Skeleton thousands of years old found at northwest Las Vegas home
Workers found a skeleton from a horse that may have died 6,000 to 9,000 years ago while digging a couple’s pool at their northwest Las Vegas home on Monday.
Updated April 29, 2021 - 7:07 pm
Workers found an animal skeleton dating back thousands of years Monday while digging a couple’s pool at their northwest Las Vegas home.
The bones were found in an area of soil that is at most 14,000 years old, said Nevada Science Center Director of Research Joshua Bonde, who believes the bones are from a horse that died 6,000 to 9,000 years ago.
“It was an actual skeleton,” Bonde said. “The bones were in the leg position attached to one another, which is actually really rare preservation for that area.”
Matthew Perkins said he and his husband woke up Monday morning to see Metropolitan Police Department officers in his backyard with the workers hired to build a pool at their house near Grand Teton and Buffalo drives.
“It kind of freaked us out,” Perkins said of the officers inspecting the bones, until police determined the skeleton was too large to belong to a human.
Officers wanted to throw the bones away, and the pool contractor wanted to build over them, but Perkins said he and his husband are working with Bonde to determine if the skeleton can be extracted.
Some of the bones, including a piece of skull and spine, have already been removed from the backyard, but the rest of the skeleton may be under the home’s foundation.
Bonde, who is a paleontologist, said to be considered a fossil the bones would have to be at least 10,000 years old.
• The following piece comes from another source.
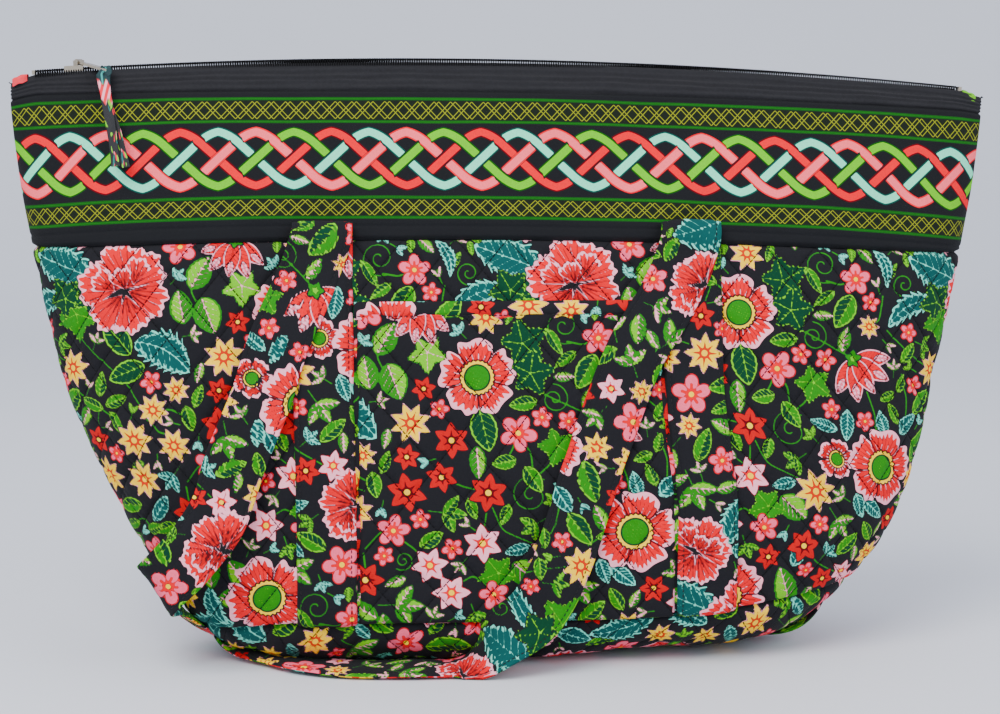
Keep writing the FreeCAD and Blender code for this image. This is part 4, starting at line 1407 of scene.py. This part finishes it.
def add_tape(side):
    """The tape from the zip's teeth down to the band, with folds along it."""
    grid, cloth = whole_width(on_side(crest, side), on_side(band_top, side), 0.9, side)
    top = grid[0]
    over = []
    for share in np.linspace(0, 1, 10)[:-1]:
        lift = 0.5 * math.sin(share * math.pi / 2)
        row = top.copy()
        row[:, 1] = np.minimum(top[:, 1] * share - 1.1 * (1 - share), 0)
        row[:, 1] = np.maximum(row[:, 1], np.minimum(top[:, 1], -1.1))
        row[:, 2] = top[:, 2] + 0.35 * (1 - share) - lift * 0.3
        over.append(row)
    grid = np.concatenate([np.array(over), grid])
    steps = np.linalg.norm(np.diff(grid, axis=0), axis=2).mean(1)
    down = np.concatenate([[0], np.cumsum(steps)])
    u = np.concatenate([np.repeat(cloth[:1, :, 0], 9, 0), cloth[..., 0]])
    cloth = np.stack([u, np.broadcast_to(down[:, None], u.shape)], 2)
    v = cloth[..., 1]
    near = np.minimum(edges(cloth, top=False), 30)
    free = np.clip((v - 7) / 8, 0, 1) * np.clip(near / 6, 0, 1)
    relief = 0.6 * free * (wander(u, v, 60, 83) + 0.5 * wander(u, v, 24, 84)) + seam_dip(near, 1.2, 1.2)
    for place_down, tall, seed in TAPE_FOLDS:
        level_line = place_down + 0.7 * wander(u, v * 0, 130, seed)
        relief += tall * np.exp(-((v - level_line) / 0.75) ** 2)
        relief -= 0.6 * tall * np.exp(-((v - level_line - 1.7) / 0.8) ** 2)
    piece = cloth_piece(f"{side}_zip_tape_cloth", grid, cloth, relief, TAPE, None, side == "back")
    place(piece, "bag", "zip_tape", f"zip_tape_{side}")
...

Scientists would need to use carbon dating to figure out if the bones qualify.
The bones are probably from the planet’s last ice age, when much of the Las Vegas Valley was wetlands, Bonde said. Bones of similar animals, such as camels and bison, have been found in the northwest valley.
Perkins lives about 3 miles from Tule Springs Fossil Beds National Monument, where hundreds of fossils from the last ice age have been found. Despite their proximity to the fossil beds, it’s unusual for homeowners to find bones on their property, Bonde said.
“It’s actually surprisingly rare given the amount of development that’s happening up there, just because they are so close to the fossil beds,” Bonde said. “But it should become more common as more and more excavations occur.”